MoPFormer: Motion-Primitive Transformer for Wearable-Sensor Activity Recognition
Hao Zhang, Zhan Zhuang, Xuehao Wang, Xiaodong Yang, Yu Zhang
TL;DR
MoPFormer tackles interpretability and cross-domain generalization in IMU-based HAR by tokenizing multi-channel IMU streams into discrete motion primitives using a Vector Quantization codebook. A Context-Aware Embedding Module fuses primitive indices, statistical features, and sensor metadata, which a Transformer encoder then processes under a dual-task objective (MAE for self-supervised pretraining and CLS for classification).
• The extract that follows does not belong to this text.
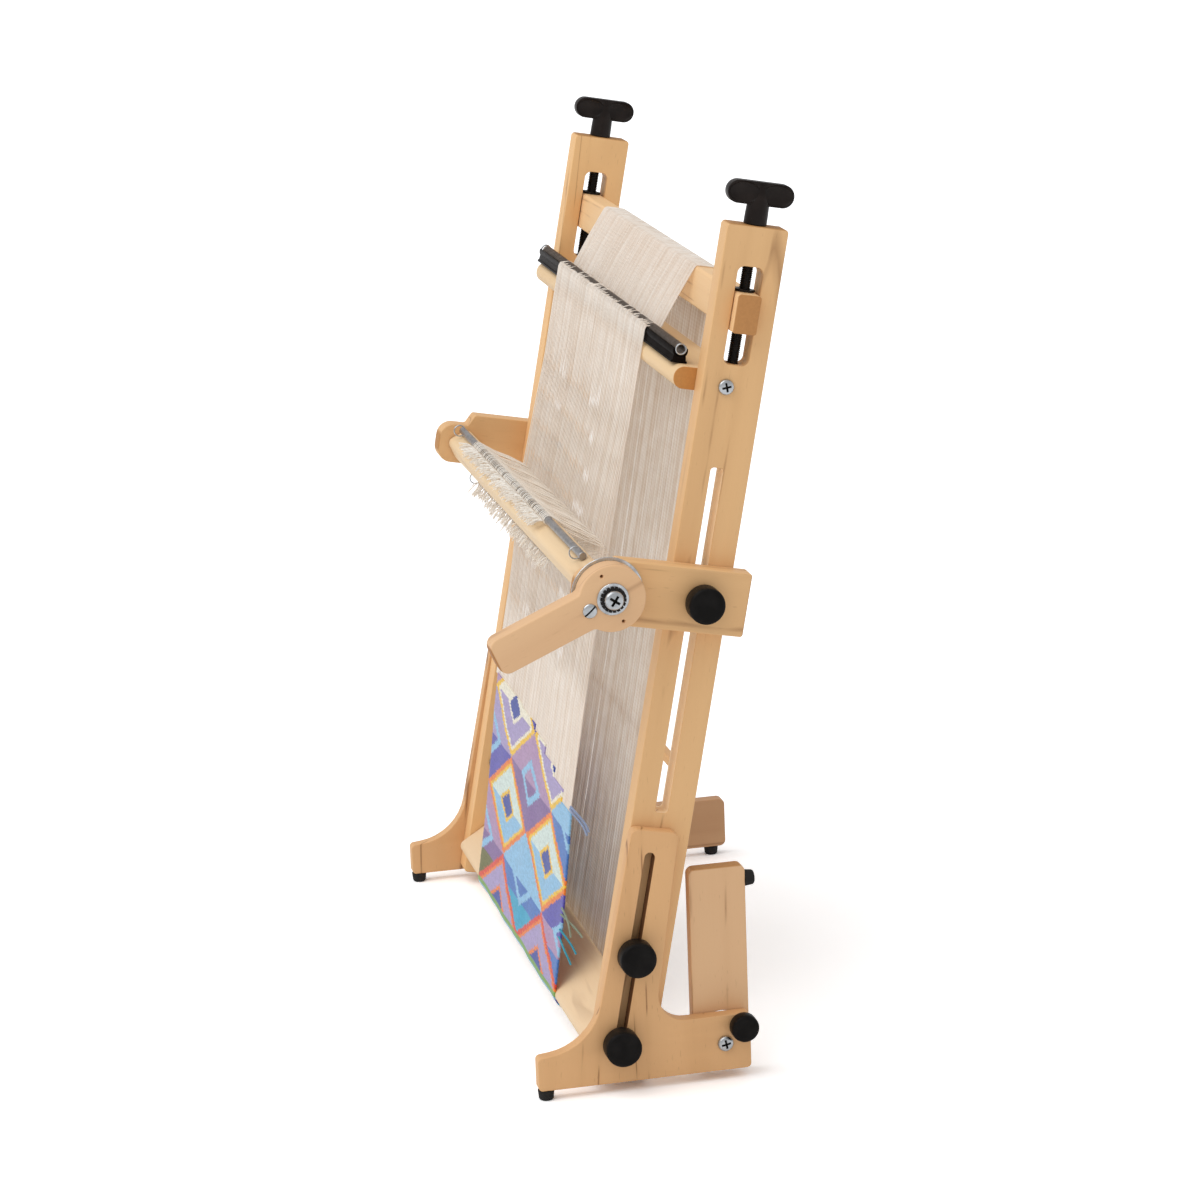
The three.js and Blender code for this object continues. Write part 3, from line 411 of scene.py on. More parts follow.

The approach achieves state-of-the-art results across six HAR benchmarks and demonstrates strong cross-dataset transfer, with learned primitives offering tangible interpretability through similarity, frequency, and transition analyses. This motion-primitive, transformer-based framework advances practical wearable sensing by combining robust performance with intelligible representations that reflect fundamental movement patterns across datasets.
Abstract
Human Activity Recognition (HAR) with wearable sensors is challenged by limited interpretability, which significantly impacts cross-dataset generalization. To address this challenge, we propose Motion-Primitive Transformer (MoPFormer), a novel self-supervised framework that enhances interpretability by tokenizing inertial measurement unit signals into semantically meaningful motion primitives and leverages a Transformer architecture to learn rich temporal representations. MoPFormer comprises two stages. The first stage is to partition multi-channel sensor streams into short segments and quantize them into discrete ``motion primitive'' codewords, while the second stage enriches those tokenized sequences through a context-aware embedding module and then processes them with a Transformer encoder. The proposed MoPFormer can be pre-trained using a masked motion-modeling objective that reconstructs missing primitives, enabling it to develop robust representations across diverse sensor configurations. Experiments on six HAR benchmarks demonstrate that MoPFormer not only outperforms state-of-the-art methods but also successfully generalizes across multiple datasets. More importantly, the learned motion primitives significantly enhance both interpretability and cross-dataset performance by capturing fundamental movement patterns that remain consistent across similar activities, regardless of dataset origin.